■ Your goal ■
Search the listing for the string "parts" and copy every line that contains it.

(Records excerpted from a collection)
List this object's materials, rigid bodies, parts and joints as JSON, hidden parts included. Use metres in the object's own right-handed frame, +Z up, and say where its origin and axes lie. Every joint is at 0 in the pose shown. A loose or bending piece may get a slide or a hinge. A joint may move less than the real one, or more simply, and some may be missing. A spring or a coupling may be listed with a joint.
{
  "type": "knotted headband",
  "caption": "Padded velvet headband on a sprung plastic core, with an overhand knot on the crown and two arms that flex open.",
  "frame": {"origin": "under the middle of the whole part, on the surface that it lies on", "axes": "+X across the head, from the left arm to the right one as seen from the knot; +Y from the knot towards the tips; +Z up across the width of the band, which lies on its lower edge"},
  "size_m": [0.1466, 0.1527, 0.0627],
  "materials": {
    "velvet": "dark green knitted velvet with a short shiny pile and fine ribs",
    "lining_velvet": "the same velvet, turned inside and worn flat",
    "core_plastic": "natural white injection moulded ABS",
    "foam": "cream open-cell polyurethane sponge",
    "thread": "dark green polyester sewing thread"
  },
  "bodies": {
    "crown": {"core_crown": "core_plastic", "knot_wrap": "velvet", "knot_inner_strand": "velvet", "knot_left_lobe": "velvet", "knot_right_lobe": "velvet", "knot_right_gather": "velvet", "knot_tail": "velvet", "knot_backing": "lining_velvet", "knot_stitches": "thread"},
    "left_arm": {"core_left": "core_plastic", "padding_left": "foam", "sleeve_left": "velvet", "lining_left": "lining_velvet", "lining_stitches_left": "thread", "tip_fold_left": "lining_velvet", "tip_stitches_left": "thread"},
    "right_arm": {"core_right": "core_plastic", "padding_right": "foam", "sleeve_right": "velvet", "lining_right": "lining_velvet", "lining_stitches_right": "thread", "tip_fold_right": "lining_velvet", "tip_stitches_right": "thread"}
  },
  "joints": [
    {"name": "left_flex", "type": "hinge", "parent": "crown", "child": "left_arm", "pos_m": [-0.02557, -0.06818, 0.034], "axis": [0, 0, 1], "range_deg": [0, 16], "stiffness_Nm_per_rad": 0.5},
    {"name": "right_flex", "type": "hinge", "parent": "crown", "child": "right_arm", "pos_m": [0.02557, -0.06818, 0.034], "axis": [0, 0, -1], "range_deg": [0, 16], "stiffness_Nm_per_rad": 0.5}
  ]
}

...

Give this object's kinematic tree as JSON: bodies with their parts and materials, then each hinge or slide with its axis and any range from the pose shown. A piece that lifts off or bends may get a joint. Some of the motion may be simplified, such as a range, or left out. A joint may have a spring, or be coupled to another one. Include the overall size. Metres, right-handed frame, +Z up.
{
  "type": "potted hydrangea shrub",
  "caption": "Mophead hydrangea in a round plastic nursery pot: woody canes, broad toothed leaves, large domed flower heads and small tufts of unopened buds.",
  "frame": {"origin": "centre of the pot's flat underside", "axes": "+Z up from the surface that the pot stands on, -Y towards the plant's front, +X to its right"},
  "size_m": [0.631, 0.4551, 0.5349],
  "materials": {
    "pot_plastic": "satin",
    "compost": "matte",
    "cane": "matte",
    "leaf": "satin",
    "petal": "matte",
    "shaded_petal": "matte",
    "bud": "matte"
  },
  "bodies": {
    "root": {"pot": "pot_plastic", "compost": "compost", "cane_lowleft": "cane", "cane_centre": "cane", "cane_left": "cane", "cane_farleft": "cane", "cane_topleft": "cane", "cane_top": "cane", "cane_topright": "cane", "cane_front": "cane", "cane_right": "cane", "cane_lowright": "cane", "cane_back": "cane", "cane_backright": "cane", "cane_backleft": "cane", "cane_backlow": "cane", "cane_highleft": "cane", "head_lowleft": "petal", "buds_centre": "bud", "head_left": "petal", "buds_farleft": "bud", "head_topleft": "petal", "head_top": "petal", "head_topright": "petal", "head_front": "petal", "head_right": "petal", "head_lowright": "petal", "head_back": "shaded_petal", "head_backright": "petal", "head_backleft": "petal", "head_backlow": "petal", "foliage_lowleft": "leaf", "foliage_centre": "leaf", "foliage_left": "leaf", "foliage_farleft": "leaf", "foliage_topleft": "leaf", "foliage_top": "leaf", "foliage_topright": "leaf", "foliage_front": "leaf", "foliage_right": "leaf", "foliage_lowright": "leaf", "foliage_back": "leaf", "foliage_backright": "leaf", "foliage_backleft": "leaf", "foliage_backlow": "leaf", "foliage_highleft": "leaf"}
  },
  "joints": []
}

■ Solution for this exercise ■
List this object's materials, rigid bodies, parts and joints as JSON, hidden parts included. Use metres in the object's own right-handed frame, +Z up, and say where its origin and axes lie. Every joint is at 0 in the pose shown. A loose or bending piece may get a slide or a hinge. A joint may move less than the real one, or more simply, and some may be missing. A spring or a coupling may be listed with a joint.
Give this object's kinematic tree as JSON: bodies with their parts and materials, then each hinge or slide with its axis and any range from the pose shown. A piece that lifts off or bends may get a joint. Some of the motion may be simplified, such as a range, or left out. A joint may have a spring, or be coupled to another one. Include the overall size. Metres, right-handed frame, +Z up.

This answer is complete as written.